EXERCISE PROMPT: Copy every line, leaving nothing out and adding nothing.

◆ ◆ ◆

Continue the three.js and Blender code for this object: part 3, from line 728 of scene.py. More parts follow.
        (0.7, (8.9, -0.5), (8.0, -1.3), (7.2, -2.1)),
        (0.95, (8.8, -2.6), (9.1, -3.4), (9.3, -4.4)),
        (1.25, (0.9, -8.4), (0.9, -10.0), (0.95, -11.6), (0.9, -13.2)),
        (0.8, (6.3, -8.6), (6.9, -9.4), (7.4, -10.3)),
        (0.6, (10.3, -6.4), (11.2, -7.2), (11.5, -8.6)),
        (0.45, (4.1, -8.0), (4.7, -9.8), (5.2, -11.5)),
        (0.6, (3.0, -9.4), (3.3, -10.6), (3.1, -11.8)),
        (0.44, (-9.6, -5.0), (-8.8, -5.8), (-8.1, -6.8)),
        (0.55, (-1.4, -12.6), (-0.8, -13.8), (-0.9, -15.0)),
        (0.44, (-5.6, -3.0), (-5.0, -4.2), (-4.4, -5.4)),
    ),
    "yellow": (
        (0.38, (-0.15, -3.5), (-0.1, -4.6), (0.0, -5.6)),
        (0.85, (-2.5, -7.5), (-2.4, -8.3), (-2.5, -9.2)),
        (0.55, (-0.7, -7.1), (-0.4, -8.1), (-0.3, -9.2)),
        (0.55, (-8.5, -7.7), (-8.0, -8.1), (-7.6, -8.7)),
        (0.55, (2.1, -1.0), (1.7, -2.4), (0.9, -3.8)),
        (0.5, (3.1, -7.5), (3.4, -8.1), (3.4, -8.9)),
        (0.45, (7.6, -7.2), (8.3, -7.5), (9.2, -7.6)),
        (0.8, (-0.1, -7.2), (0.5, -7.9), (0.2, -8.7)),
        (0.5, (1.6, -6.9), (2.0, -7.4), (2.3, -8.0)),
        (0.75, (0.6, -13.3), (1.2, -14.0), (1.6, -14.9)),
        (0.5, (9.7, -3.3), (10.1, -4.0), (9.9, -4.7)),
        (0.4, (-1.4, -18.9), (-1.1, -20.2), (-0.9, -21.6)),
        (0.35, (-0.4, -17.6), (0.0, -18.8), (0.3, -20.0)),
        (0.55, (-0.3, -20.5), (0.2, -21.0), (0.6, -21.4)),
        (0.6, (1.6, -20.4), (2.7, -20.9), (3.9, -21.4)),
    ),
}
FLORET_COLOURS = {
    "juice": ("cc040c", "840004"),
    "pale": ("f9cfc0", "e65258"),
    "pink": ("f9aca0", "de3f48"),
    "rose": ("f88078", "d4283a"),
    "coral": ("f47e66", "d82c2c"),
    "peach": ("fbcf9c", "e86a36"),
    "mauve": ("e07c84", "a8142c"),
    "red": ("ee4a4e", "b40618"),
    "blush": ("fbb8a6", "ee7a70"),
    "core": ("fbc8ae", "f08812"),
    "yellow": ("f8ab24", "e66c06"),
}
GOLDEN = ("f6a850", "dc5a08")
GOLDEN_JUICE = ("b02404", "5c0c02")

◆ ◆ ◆

SOLUTION TO THIS EXERCISE:
Continue the three.js and Blender code for this object: part 3, from line 728 of scene.py. More parts follow.
        (0.7, (8.9, -0.5), (8.0, -1.3), (7.2, -2.1)),
        (0.95, (8.8, -2.6), (9.1, -3.4), (9.3, -4.4)),
        (1.25, (0.9, -8.4), (0.9, -10.0), (0.95, -11.6), (0.9, -13.2)),
        (0.8, (6.3, -8.6), (6.9, -9.4), (7.4, -10.3)),
        (0.6, (10.3, -6.4), (11.2, -7.2), (11.5, -8.6)),
        (0.45, (4.1, -8.0), (4.7, -9.8), (5.2, -11.5)),
        (0.6, (3.0, -9.4), (3.3, -10.6), (3.1, -11.8)),
        (0.44, (-9.6, -5.0), (-8.8, -5.8), (-8.1, -6.8)),
        (0.55, (-1.4, -12.6), (-0.8, -13.8), (-0.9, -15.0)),
        (0.44, (-5.6, -3.0), (-5.0, -4.2), (-4.4, -5.4)),
    ),
    "yellow": (
        (0.38, (-0.15, -3.5), (-0.1, -4.6), (0.0, -5.6)),
        (0.85, (-2.5, -7.5), (-2.4, -8.3), (-2.5, -9.2)),
        (0.55, (-0.7, -7.1), (-0.4, -8.1), (-0.3, -9.2)),
        (0.55, (-8.5, -7.7), (-8.0, -8.1), (-7.6, -8.7)),
        (0.55, (2.1, -1.0), (1.7, -2.4), (0.9, -3.8)),
        (0.5, (3.1, -7.5), (3.4, -8.1), (3.4, -8.9)),
        (0.45, (7.6, -7.2), (8.3, -7.5), (9.2, -7.6)),
        (0.8, (-0.1, -7.2), (0.5, -7.9), (0.2, -8.7)),
        (0.5, (1.6, -6.9), (2.0, -7.4), (2.3, -8.0)),
        (0.75, (0.6, -13.3), (1.2, -14.0), (1.6, -14.9)),
        (0.5, (9.7, -3.3), (10.1, -4.0), (9.9, -4.7)),
        (0.4, (-1.4, -18.9), (-1.1, -20.2), (-0.9, -21.6)),
        (0.35, (-0.4, -17.6), (0.0, -18.8), (0.3, -20.0)),
        (0.55, (-0.3, -20.5), (0.2, -21.0), (0.6, -21.4)),
        (0.6, (1.6, -20.4), (2.7, -20.9), (3.9, -21.4)),
    ),
}
FLORET_COLOURS = {
    "juice": ("cc040c", "840004"),
    "pale": ("f9cfc0", "e65258"),
    "pink": ("f9aca0", "de3f48"),
    "rose": ("f88078", "d4283a"),
    "coral": ("f47e66", "d82c2c"),
    "peach": ("fbcf9c", "e86a36"),
    "mauve": ("e07c84", "a8142c"),
    "red": ("ee4a4e", "b40618"),
    "blush": ("fbb8a6", "ee7a70"),
    "core": ("fbc8ae", "f08812"),
    "yellow": ("f8ab24", "e66c06"),
}
GOLDEN = ("f6a850", "dc5a08")
GOLDEN_JUICE = ("b02404", "5c0c02")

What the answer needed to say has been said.